Long-term sustainability of large water resource systems under climate change: A cascade modeling approach

The Pyrenees are the main source of water for a large region in Southern Europe. In recent decades, streamflow and snow accumulation in these mountains have decreased, and climate models predict that further reductions in water will threaten the sustainability of downstream regions. This article presents a cascading multi-model and multi-scenario approach to assess how future climate change may affect the hydrology and water management of Pyrenees-dependent systems. In particular, we combined future climate projections and management scenarios and applied them to the Gállego-Cinca River System in the Ebro River Basin of Spain. We developed a hydrologic model for the headwaters of this system (the source of most of the water), and then used a management model to simulate reservoir operation and water allocation among the different agricultural demand units of this system, the largest irrigated region in Spain.
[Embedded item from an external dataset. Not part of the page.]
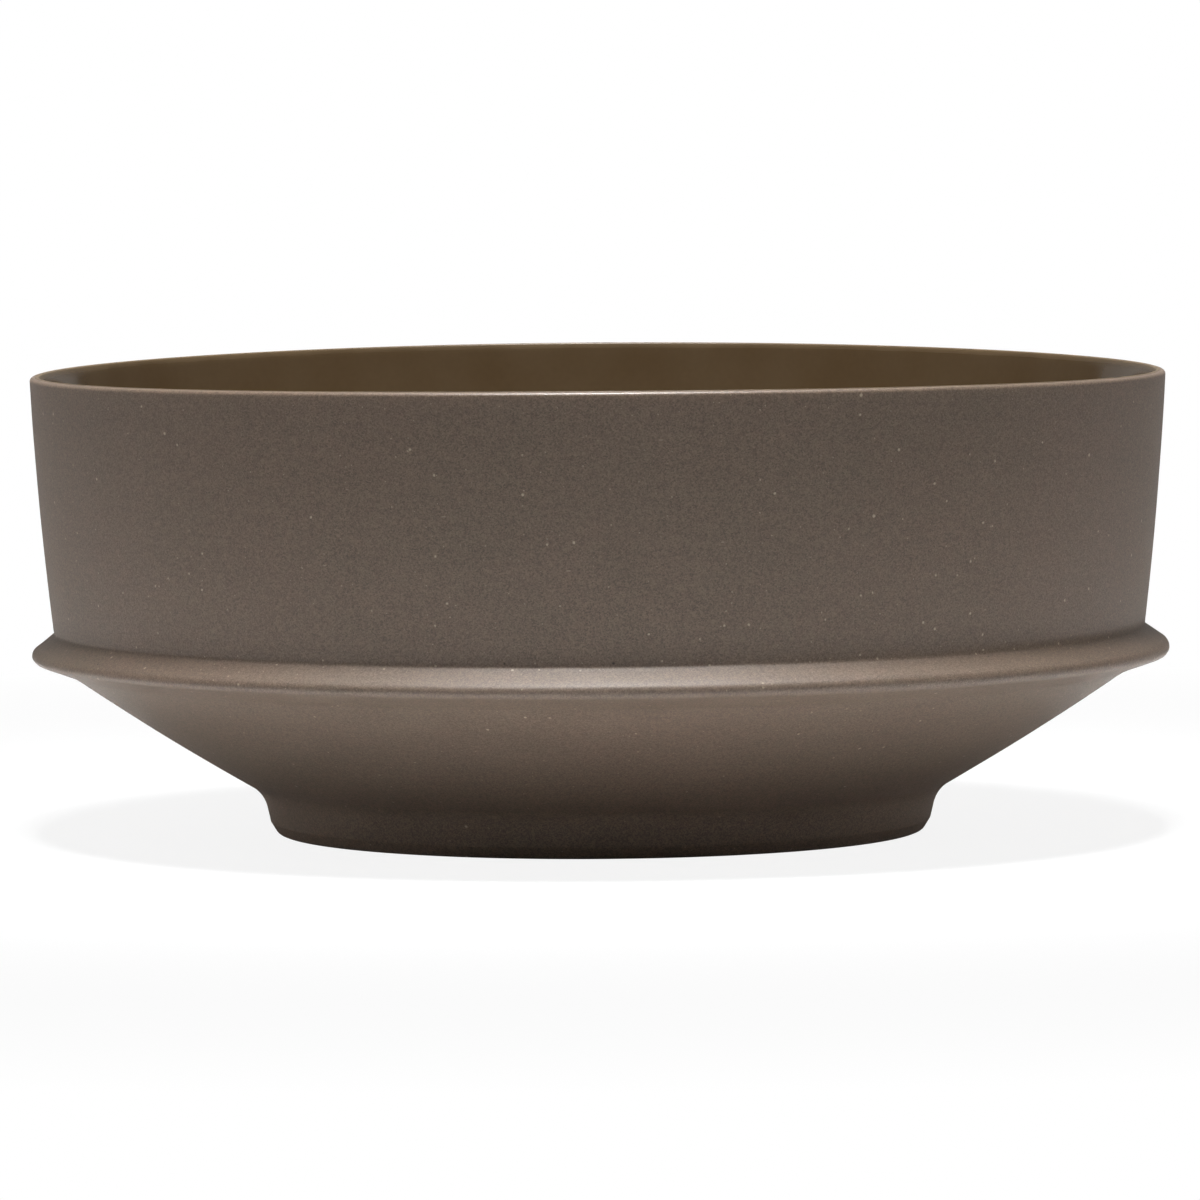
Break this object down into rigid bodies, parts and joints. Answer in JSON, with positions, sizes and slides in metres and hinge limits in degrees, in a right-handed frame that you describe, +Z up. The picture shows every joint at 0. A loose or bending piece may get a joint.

We assessed future headwater streamflow for 22 climate models, and translated this climate signal into a management model by using a delta change approach. Finally, we evaluated the performance and sustainability of the system with indicators based on the frequency, duration, and magnitude of the supply deficit. The results show that use of the current planned management scenarios will threaten to the system's future sustainability, especially for irrigated agriculture. These results indicate a need to revise current water resource planning strategies in this region, and to establish long-term, robust, and sustainable measures for adaptation to climate change.